→ **Work to be completed**
Find the lines that contain the word "Blender" and copy each one.
─── Dataset entries ───
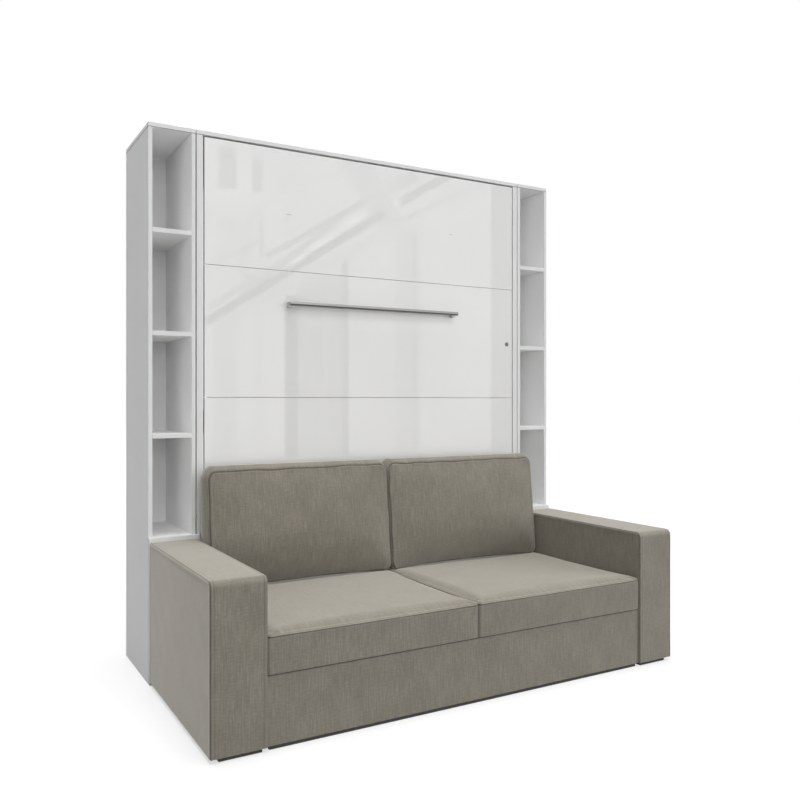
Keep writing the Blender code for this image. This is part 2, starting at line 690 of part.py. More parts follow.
───
─── Dataset entries ───
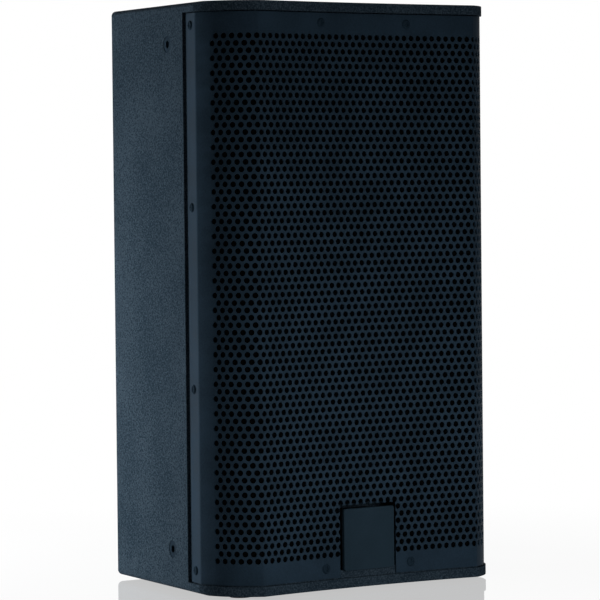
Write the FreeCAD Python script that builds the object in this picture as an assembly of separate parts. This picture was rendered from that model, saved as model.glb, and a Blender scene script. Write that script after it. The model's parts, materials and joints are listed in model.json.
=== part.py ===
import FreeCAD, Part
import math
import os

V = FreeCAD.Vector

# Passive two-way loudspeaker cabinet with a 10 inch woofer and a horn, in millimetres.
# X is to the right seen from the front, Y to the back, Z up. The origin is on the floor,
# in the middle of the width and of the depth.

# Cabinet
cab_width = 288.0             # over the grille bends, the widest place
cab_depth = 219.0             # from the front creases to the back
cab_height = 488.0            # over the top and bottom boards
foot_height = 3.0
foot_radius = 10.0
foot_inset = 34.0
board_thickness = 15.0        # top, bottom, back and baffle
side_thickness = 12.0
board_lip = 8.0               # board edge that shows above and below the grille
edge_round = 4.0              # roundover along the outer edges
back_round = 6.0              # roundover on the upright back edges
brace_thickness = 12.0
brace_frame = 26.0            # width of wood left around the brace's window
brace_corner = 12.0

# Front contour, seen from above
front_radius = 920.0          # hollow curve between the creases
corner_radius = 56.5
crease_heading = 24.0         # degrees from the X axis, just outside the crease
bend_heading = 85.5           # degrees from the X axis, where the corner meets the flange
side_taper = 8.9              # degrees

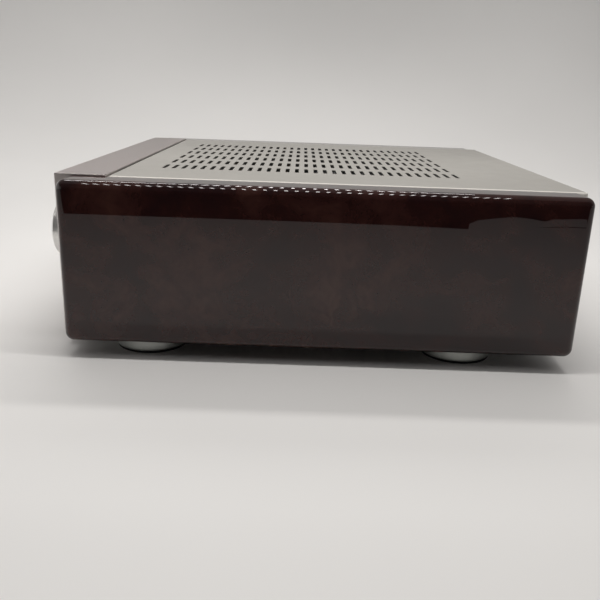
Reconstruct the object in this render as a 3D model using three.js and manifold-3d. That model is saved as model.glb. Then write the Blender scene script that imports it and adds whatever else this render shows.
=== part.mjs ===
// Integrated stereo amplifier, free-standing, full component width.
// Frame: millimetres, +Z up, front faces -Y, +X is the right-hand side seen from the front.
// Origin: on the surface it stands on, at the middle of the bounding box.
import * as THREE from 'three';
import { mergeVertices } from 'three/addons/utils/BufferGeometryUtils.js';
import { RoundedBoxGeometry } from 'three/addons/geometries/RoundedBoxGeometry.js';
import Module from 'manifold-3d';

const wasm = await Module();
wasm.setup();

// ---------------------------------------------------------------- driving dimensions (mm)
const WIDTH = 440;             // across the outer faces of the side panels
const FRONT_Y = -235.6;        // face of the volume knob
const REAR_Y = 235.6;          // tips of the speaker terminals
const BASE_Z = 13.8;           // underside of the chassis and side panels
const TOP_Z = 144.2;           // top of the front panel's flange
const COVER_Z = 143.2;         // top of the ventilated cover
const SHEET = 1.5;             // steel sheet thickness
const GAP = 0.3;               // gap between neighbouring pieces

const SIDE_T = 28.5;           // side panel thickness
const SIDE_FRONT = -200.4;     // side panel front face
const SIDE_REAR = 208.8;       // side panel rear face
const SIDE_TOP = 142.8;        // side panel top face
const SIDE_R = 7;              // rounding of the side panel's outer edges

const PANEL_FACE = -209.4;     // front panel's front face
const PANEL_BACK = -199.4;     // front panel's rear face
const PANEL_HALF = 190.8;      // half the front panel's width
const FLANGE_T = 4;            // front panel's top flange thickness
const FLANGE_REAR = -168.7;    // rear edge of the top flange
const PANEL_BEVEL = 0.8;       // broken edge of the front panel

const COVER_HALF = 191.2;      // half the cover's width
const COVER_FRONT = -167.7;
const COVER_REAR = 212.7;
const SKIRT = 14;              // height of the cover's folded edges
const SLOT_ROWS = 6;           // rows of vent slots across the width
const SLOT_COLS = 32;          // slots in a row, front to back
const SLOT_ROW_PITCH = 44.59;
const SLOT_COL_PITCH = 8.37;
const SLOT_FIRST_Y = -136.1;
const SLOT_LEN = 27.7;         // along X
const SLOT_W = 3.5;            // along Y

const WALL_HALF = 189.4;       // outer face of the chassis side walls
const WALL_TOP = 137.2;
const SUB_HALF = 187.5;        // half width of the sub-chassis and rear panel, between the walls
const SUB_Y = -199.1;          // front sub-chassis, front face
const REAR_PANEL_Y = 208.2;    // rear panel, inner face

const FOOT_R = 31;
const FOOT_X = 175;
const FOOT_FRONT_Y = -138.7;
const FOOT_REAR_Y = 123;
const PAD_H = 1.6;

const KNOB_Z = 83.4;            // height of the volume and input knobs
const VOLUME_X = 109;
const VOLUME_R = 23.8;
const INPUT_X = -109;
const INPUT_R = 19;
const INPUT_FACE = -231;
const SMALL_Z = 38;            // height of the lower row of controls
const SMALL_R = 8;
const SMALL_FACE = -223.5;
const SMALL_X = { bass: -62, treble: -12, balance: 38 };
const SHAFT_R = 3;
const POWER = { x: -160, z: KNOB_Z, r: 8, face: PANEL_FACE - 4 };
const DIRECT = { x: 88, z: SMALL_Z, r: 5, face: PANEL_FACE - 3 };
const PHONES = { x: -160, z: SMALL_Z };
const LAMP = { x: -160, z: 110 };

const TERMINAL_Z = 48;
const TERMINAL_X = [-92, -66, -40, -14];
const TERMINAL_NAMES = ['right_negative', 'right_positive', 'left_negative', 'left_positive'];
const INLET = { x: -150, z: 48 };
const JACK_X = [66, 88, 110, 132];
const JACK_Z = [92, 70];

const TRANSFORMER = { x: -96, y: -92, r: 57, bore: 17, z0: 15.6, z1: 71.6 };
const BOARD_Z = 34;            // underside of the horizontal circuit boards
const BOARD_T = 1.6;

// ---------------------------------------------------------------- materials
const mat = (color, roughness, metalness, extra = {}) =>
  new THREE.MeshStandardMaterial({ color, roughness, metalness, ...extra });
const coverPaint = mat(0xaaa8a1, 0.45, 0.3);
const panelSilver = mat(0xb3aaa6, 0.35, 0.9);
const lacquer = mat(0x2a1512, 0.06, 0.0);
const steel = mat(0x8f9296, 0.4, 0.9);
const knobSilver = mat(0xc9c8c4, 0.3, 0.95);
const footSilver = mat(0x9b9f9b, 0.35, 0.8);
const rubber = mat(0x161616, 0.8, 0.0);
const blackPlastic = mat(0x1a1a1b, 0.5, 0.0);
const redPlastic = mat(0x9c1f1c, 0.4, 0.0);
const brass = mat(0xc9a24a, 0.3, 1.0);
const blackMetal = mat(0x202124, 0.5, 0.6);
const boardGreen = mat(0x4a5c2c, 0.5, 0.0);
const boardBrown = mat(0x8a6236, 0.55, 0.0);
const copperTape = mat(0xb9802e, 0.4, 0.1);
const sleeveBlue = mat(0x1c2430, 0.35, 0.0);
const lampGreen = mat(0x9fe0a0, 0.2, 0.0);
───
→ **Complete answer**
Keep writing the Blender code for this image. This is part 2, starting at line 690 of part.py. More parts follow.
Write the FreeCAD Python script that builds the object in this picture as an assembly of separate parts. This picture was rendered from that model, saved as model.glb, and a Blender scene script. Write that script after it. The model's parts, materials and joints are listed in model.json.
Reconstruct the object in this render as a 3D model using three.js and manifold-3d. That model is saved as model.glb. Then write the Blender scene script that imports it and adds whatever else this render shows.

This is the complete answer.